Gold Hoarders: "Have come to treasure hunt with the goal of amassing great wealth. They are in possession of a mysterious set of skeleton keys, and they will pay pirates a cut of gold when they return chests to them. The more you build your reputation with the Gold Hoarders the more they'll trust you to go after larger hoards of lost treasure. Some of which will be protected by former pirates now transformed into forsaken skeletons.

Merchant Alliance: "Have come to control trade in the Sea of Thieves. They will pay pirates to scout for supplies and ferry shipments like resources and gunpowder across the sea. These kinds of cargo can earn you handsome rewards if you can fulfill your contract and deliver your cargo on time."

Order of Souls: "Wish to control the ancient and mysterious magic of this pirate world for themselves. They have found a way to recapture the enchanted magic from the skulls of former pirates, and they'll reward anyone who brings the skulls back to them. Voyages for the Order of Souls will take players on the hunt for infamous skeleton crews and captains, presenting players with combat focused challenges as they work together to defeat their targets and retrieve their skulls."


Sea of Thieves is marketed as a shared multiplayer experience, meaning any time you see a ship on the horizon or docked up at an outpost, you'll be seeing the ship of another player. Each ship can be different, depending on the people sailing it, and the beta offered us up three uniquely designed ships to try out. The first and most popular of ships in the four player galleon, which will pair up either four friends or players met in matchmaking and give them the largest and most complex ship in the game. The galleon is much larger than the other ships on offer and comes with three decks and a captains cabin, along with eight broadside cannons. Due to the social and unpredictable nature of the four man ship, this is where most of the fun can be had, as opposed to the ships offering smaller crews.

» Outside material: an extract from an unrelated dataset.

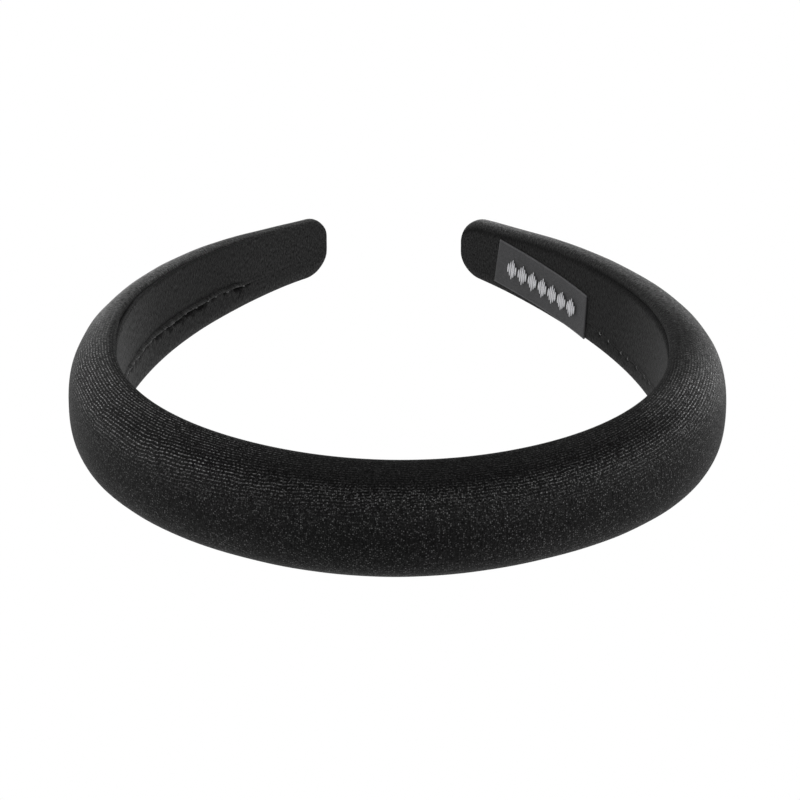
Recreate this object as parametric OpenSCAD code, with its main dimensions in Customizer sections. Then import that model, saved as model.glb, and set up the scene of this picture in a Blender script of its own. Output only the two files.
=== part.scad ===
// Padded headband: a stiff open hoop with foam on its outside, wrapped in stretch velvet.
// It lies on its lower edge. The crown faces -Y, the two tips point back to +Y and +Z runs
// across the band. Lengths are in millimetres and angles in degrees.

/* [Band] */
// Length of the inner face from tip to tip, along its middle
band_length = 380; // [350:1:420]
// Angle that each half turns through between the crown and its tip
turn_angle = 146; // [141:1:150]
// Height of the band where it is tallest
band_height = 26.2; // [24:0.1:32]
// Height of the band at its tips
tip_height = 15.5; // [14:0.1:20]
// Thickness of the padding at the middle of the crown, velvet included
crown_thickness = 20; // [15:0.5:26]
// Thickness of the band just before its tips
tip_thickness = 5.5; // [4:0.1:8]
// How far the lower edge is pressed flat where the band rests on it
rest_flat = 1.1; // [0.5:0.1:1.5]

/* [Edges] */
// Height by which the padding's two lips together stand past the hoop's rims
lips = 3; // [2:0.1:5]
// Width of the valley along each rim, where the inner face meets the padding
rim_width = 1.2; // [0.8:0.1:2]
// Depth of that valley
rim_depth = 0.5; // [0.2:0.1:1]
// Rounding of the upper corner of each tip
tip_upper_radius = 5.5; // [2:0.1:6]
// Rounding of the lower corner of each tip
tip_lower_radius = 5.8; // [3:0.1:7]
// Rounding of the padding's end at each tip, seen from above
tip_rounding = 3; // [2:0.1:5]
// Thickness left at the very end of each tip
tip_end_thickness = 2; // [1:0.1:3]

/* [Closing seam] */
// How far the folded ply stands proud of the inner face
lap_rise = 0.9; // [0.4:0.1:1.5]
// Height of the swell behind the fold
lap_width = 5; // [3:0.1:6]
// Depth of the gap under the folded edge
lap_gap = 0.5; // [0.2:0.1:0.8]
// Height of the gap under the folded edge
lap_gap_height = 0.8; // [0.5:0.1:1.2]

/* [Label] */
// Length of the ribbon label along the band
label_length = 32.5; // [20:0.5:40]
// Height of the ribbon label
label_height = 11.8; // [8:0.1:13]
// Thickness of the ribbon label
label_thickness = 0.6; // [0.4:0.1:1]
// Space between the inner face and the back of the label
label_clearance = 0.3; // [0.2:0.05:0.5]
// Distance along the inner face from the right tip to the middle of the label
label_from_tip = 27; // [24:0.5:60]
// How far the middle of the label sits below the middle of the band
label_drop = 2.8; // [1:0.1:3]
// Tilt of the label, its end near the tip held higher
label_tilt = 7.5; // [0:0.5:9]

/* [Hidden] */

// The form of the band from the left tip (-1) over the crown (0) to the right tip (1)
// Columns: place along the band, bend as a share of the mean bend,
// height from tip_height (0) to band_height (1), padding from tip_thickness (0)
// to crown_thickness (1), share of the lips that stands above the upper rim
form = [
    ["place", "bend", "height", "padding", "upper_lip"],
    [-1.0, 0.42, 0.00, 0.00, 0.25],
    [-0.8, 0.70, 0.49, 0.11, 0.25],
    [-0.6, 1.04, 0.98, 0.20, 0.25],
    [-0.4, 1.53, 1.00, 0.46, 0.25],
    [-0.2, 1.01, 0.90, 0.73, 0.40],
    [0.0, 0.97, 0.82, 1.00, 0.50],
    [0.2, 1.03, 0.90, 0.84, 0.65],
    [0.4, 1.59, 1.00, 0.65, 0.75],
    [0.6, 1.06, 1.00, 0.35, 0.75],
    [0.8, 0.60, 0.63, 0.11, 0.75],
    [1.0, 0.42, 0.00, 0.00, 0.75]
];

// The closing seam along the inner face
// Columns: place along the band, level of the fold as a share of the inner face's height,
// rise of the lap as a share of lap_rise
seam = [
    ["place", "level", "rise"],
    [-1.00, 0.30, 0.00],
    [-0.92, 0.24, 0.25],
    [-0.87, 0.28, 0.60],
    [-0.82, 0.38, 0.90],
    [-0.78, 0.35, 0.75],
    [-0.74, 0.36, 1.00],
    [-0.70, 0.42, 0.85],
    [-0.67, 0.33, 1.00],
    [-0.62, 0.24, 0.90],
    [-0.50, 0.27, 0.60],
    [-0.30, 0.24, 0.50],
    [0.00, 0.20, 0.40],
    [0.30, 0.15, 0.35],
    [0.50, 0.10, 0.25],
    [0.62, 0.08, 0.10],
    [0.70, 0.08, 0.00],
    [1.00, 0.10, 0.00]
];

// The profile of the folded ply, from where it leaves the inner face down to its edge
// Columns: height above the edge as a share of the swell, stand as a share of the rise
fold = [
    ["above", "stand"],
    [1.00, 0.0],
    [0.50, 0.6],
    [0.15, 1.0],
    [0.00, 0.7]
];

// Where the padded section is tallest, as a share of its thickness
belly = 0.23;
// Fullness of the dome, lower values being squarer
fullness = 0.74;
// How far the deepest line of the gap lies below the folded edge, as a share of its height
gap_slope = 0.1;
// Corners of the section's dome, and of each lip
dome_corners = 18;
lip_corners = 3;
// Spacing of the rings along the band, and their places near each tip
ring_spacing = 4.5;
tip_ring_shares = [0, 0.03, 0.1, 0.2, 0.35, 0.53, 0.75, 1];
// Steps of the hoop's line in each half, and of the label along its length
line_steps = 95;
label_steps = 12;

half_length = band_length / 2;
band_middle = band_height / 2 - rest_flat;

// A table's values in one column, under its heading
function values(table, heading) =
    let (column = search([heading], table[0])[0])
    [for (i = [1:len(table) - 1]) table[i][column]];

// A smooth curve through evenly spaced rows, and a straight one through uneven rows
function curve(a, b, c, d, t) =
    b + t / 2 * (c - a + t * (2 * a - 5 * b + 4 * c - d + t * (3 * (b - c) + d - a)));
function smooth(table, place, heading) =
    let (
        rows = values(table, heading),
        last = len(rows) - 1,
        at = (place + 1) / 2 * last,
        row = max(0, min(last - 1, floor(at)))
    )
    curve(rows[max(0, row - 1)], rows[row], rows[row + 1], rows[min(last, row + 2)], at - row);
function straight(table, place, heading) =
    let (places = values(table, "place"), rows = values(table, heading))
    lookup(place, [for (i = [0:len(rows) - 1]) [places[i], rows[i]]]);
function running(steps) = [
    for (i = 0, sum = 0 * steps[0]; i <= len(steps); sum = sum + steps[min(i, len(steps) - 1)], i = i + 1)
        sum
];

// The line of the inner face in plan, worked out from its bends, with the crown along +X
middle_places = [for (i = [-line_steps:line_steps - 1]) (i + 0.5) / line_steps];
turns = running([for (place = middle_places) smooth(form, place, "bend") * turn_angle / line_steps]);
headings = [for (turn = turns) turn - turns[line_steps]];
line_points = running([
    for (i = [0:2 * line_steps - 1])
        let (heading = (headings[i] + headings[i + 1]) / 2)
        half_length / line_steps * [cos(heading), sin(heading)]
]);
heading_table = [for (i = [0:2 * line_steps]) [i / line_steps - 1, headings[i]]];
x_table = [for (i = [0:2 * line_steps]) [i / line_steps - 1, line_points[i][0]]];
y_table = [for (i = [0:2 * line_steps]) [i / line_steps - 1, line_points[i][1]]];

// A point at a place along the band, so far outward from the inner face and so high up
function spot(place, outward, up) =
    let (heading = lookup(place, heading_table))
    [
        lookup(place, x_table) + outward * sin(heading),
        lookup(place, y_table) - outward * cos(heading),
        up
    ];

function height_at(place) = tip_height + (band_height - tip_height) * smooth(form, place, "height");
function thickness_at(place) =
    tip_thickness + (crown_thickness - tip_thickness) * smooth(form, place, "padding");
function rounding(distance, radius) =
    distance >= radius ? 0 : radius - sqrt(radius ^ 2 - (radius - distance) ^ 2);

// One section of the band: points given as [outward, up], round the section once
function section(place) =
    let (
        distance = (1 - abs(place)) * half_length,
        end_share = rounding(distance, tip_rounding) / tip_rounding,
        top = height_at(place) / 2 - rounding(distance, tip_upper_radius),
        bottom = height_at(place) / 2 - rounding(distance, tip_lower_radius),
        full = thickness_at(place),
        thickness = full - (full - tip_end_thickness) * end_share,
        widest = belly * thickness,
        edge_share = min(1, (top + bottom) / (2 * (lips + 2 * rim_width))),
        upper_lip = lips * edge_share * smooth(form, place, "upper_lip"),
        lower_lip = lips * edge_share - upper_lip,
        rim = rim_width * edge_share,
        valley = rim_depth * (1 - end_share),
        upper_rim = top - upper_lip,
        lower_rim = lower_lip - bottom,
        face_top = upper_rim - rim,
        face_low = lower_rim + rim,
        level = face_low + (face_top - face_low) * straight(seam, place, "level"),
        rise = lap_rise * straight(seam, place, "rise"),
        gap = lap_gap * straight(seam, place, "rise"),
        swell = min(lap_width, (face_top - level) / 2),
        gap_height = min(lap_gap_height, (level - face_low) / 2),
        above = values(fold, "above"),
        stand = values(fold, "stand"),
        lower_lip_points = [
            for (i = [0:lip_corners])
                let (a = 90 * i / lip_corners)
                [widest * (1 - cos(a)), lower_rim - lower_lip * sin(a)]
        ],
        dome = [
            for (i = [1:dome_corners - 1])
                let (a = 180 * i / dome_corners, side = a < 90 ? -bottom : top)
                [
                    widest + (thickness - widest) * sin(a) ^ fullness,
                    side * abs(cos(a)) ^ fullness
                ]
        ],
        upper_lip_points = [
            for (i = [lip_corners:-1:0])
                let (a = 90 * i / lip_corners)
                [widest * (1 - cos(a)), upper_rim + upper_lip * sin(a)]
        ],
        face = [
            [valley, upper_rim - rim / 2],
            [0, face_top],
            [0, (face_top + level + swell) / 2],
            for (i = [0:len(above) - 1]) [-stand[i] * rise, level + above[i] * swell],
            [gap, level - gap_slope * gap_height],
            [0, level - gap_height],
            [0, (level - gap_height + face_low) / 2],
            [0, face_low],
            [valley, lower_rim + rim / 2]
        ]
    )
    concat(lower_lip_points, dome, upper_lip_points, face);

// Rings stand close together at the tips and evenly between them
tip_reach = max(tip_upper_radius, tip_lower_radius);
ring_count = ceil((band_length - 2 * tip_reach) / ring_spacing);
inner_end = 1 - tip_reach / half_length;
ring_places = concat(
    [for (share = tip_ring_shares) -1 + share * tip_reach / half_length],
    [for (i = [1:ring_count - 1]) inner_end * (2 * i / ring_count - 1)],
    [for (i = [len(tip_ring_shares) - 1:-1:0]) 1 - tip_ring_shares[i] * tip_reach / half_length]
);
rings = [
    for (place = ring_places)
        [for (point = section(place)) spot(place, point[0], max(0, band_middle + point[1]))]
];
band_points = [for (ring = rings) each ring];
all_x = [for (point = band_points) point[0]];
all_y = [for (point = band_points) point[1]];
centre = [(min(all_x) + max(all_x)) / 2, (min(all_y) + max(all_y)) / 2, 0];

// A closed skin through loops that all have the same number of points, with fanned ends
function mean(loop) = [for (point = loop) 1] * loop / len(loop);
module loft(loops) {
    count = len(loops);
    size = len(loops[0]);
    last = (count - 1) * size;
    points = concat([for (loop = loops) each loop], [mean(loops[0]), mean(loops[count - 1])]);
    skin = [
        for (i = [0:count - 2])
            for (j = [0:size - 1])
                let (k = (j + 1) % size, here = i * size, next = here + size)
                each [[here + j, next + k, next + j], [here + j, here + k, next + k]]
    ];
    ends = [
        for (j = [0:size - 1])
            let (k = (j + 1) % size)
            each [[count * size, k, j], [count * size + 1, last + j, last + k]]
    ];
    polyhedron(points, concat(skin, ends));
}

module padded_band() {
    color([0.1, 0.1, 0.1])
        translate(-centre)
            loft(rings);
}

// The label is a flat ribbon that follows the inner face, turned by its tilt
module label() {
    middle_place = 1 - label_from_tip / half_length;
    back = -label_clearance;
    front = back - label_thickness;
    loops = [
        for (i = [0:label_steps])
            let (along = label_length * (i / label_steps - 0.5))
            [
                for (corner = [[back, -1], [back, 1], [front, 1], [front, -1]])
                    let (
                        across = corner[1] * label_height / 2,
                        run = along * cos(label_tilt) - across * sin(label_tilt),
                        up = along * sin(label_tilt) + across * cos(label_tilt)
                    )
                    spot(middle_place + run / half_length, corner[0], band_middle - label_drop + up)
            ]
    ];
    color([0.27, 0.27, 0.27])
        translate(-centre)
            loft(loops);
}

padded_band();
label();
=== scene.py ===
import math

import bmesh
import bpy
import numpy as np
from mathutils import Matrix, Vector, noise


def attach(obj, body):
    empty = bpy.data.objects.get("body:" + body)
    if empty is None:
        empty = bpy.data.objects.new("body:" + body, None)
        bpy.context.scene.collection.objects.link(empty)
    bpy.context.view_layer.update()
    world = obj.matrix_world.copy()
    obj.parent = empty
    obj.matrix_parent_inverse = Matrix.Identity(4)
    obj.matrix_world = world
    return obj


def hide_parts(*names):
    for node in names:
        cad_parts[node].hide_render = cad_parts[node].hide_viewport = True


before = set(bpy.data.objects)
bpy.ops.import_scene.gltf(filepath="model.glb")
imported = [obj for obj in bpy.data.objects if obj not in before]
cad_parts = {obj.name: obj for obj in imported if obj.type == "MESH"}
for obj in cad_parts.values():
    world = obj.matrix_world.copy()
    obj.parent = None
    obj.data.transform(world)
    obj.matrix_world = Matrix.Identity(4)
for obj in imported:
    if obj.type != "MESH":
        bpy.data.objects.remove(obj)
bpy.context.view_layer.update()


# The padded band
# A stiff plastic hoop with a domed strip of foam glued along its outside. One strip of black
# stretch velvet is pulled round both, and its two long edges meet on the inner face, where the
# upper one is folded over the lower one and sewn down by hand.
mm = 0.001
hoop_length = 380 * mm
half_length = hoop_length / 2
turn_angle = math.radians(146)
band_height = 26.2 * mm
tip_height = 15.5 * mm
crown_thickness = 20 * mm
tip_thickness = 5.5 * mm
tip_end_thickness = 2 * mm
rest_flat = 1.1 * mm
band_middle = band_height / 2 - rest_flat
belly = 0.23
fullness = 0.74

lips = 3 * mm
rim_width = 1.8 * mm
rim_depth = 0.9 * mm
tip_upper_radii = (4.0 * mm, 5.5 * mm)
tip_lower_radius = 5.8 * mm
tip_rounding = 3 * mm
tip_cap_bulge = 0.3 * mm

foam_lumps = 0.10 * mm
foam_lump_size = 9 * mm

lap_rise = 1.1 * mm
lap_width = 1.2 * mm
lap_gap = 1.4 * mm
lap_gap_height = 2.3 * mm
lowest_fold = 0.3 * mm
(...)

Below the four man galleon is the two manned sloop. The sloop is much smaller than the galleon and has only two decks and fewer cannons, however its small size gives it the advantages of maneuverability and the ability to fight head winds more efficiently than the larger galleon. Another downfall to the sloop is its more limiting stock reserves and space for all that buried treasure and precious cargo.

Finally there is the option to play solo, manning a sloop on your own. This means you'll have no crew mates to help you out with the sailing or carrying of any loot. The ship is mechanically the same as the two manned vessel however a solo player will have to contend with steering, sail adjustment, cannon operation and using the anchor.

The player-vs-player experience in the beta really was one of the most enjoyable parts of the time we played, spotting an enemy ship in the distance with our spy glasses and initiating the chase. Having to position your ship masterfully in order to allow your cannons a good shot, nailing planks over the holes in your hull and bailing out water flooding into the ship, these details solidified the combat mechanics adding a depth to sea combat i've not seen in a game before. This aspect was thrilling and Rare works hard to ensure players know that when spotting ships in the distance, this kind of action usually isn't that far off either.

All in all Sea of Thieves didn't fail in delivering an experience filled with high jinx, engaging exploration and swash buckling adventure during its closed beta. The thoughtful additions of items such as the hurdy gurdy and the tankard of grog help to deepen the interactions players can have in such a vast and open world, despite the lack of content to keep those players busy in the long term. The meticulous crafting of each island and the locations found within kept us hopeful for what was to come with the full release, and what we'd continue to find long after the game has launched. There is a lot of promise with Sea of Thieves and with its introduction the Xbox Game Pass you'd be mad to not take up the opportunity to give it a try.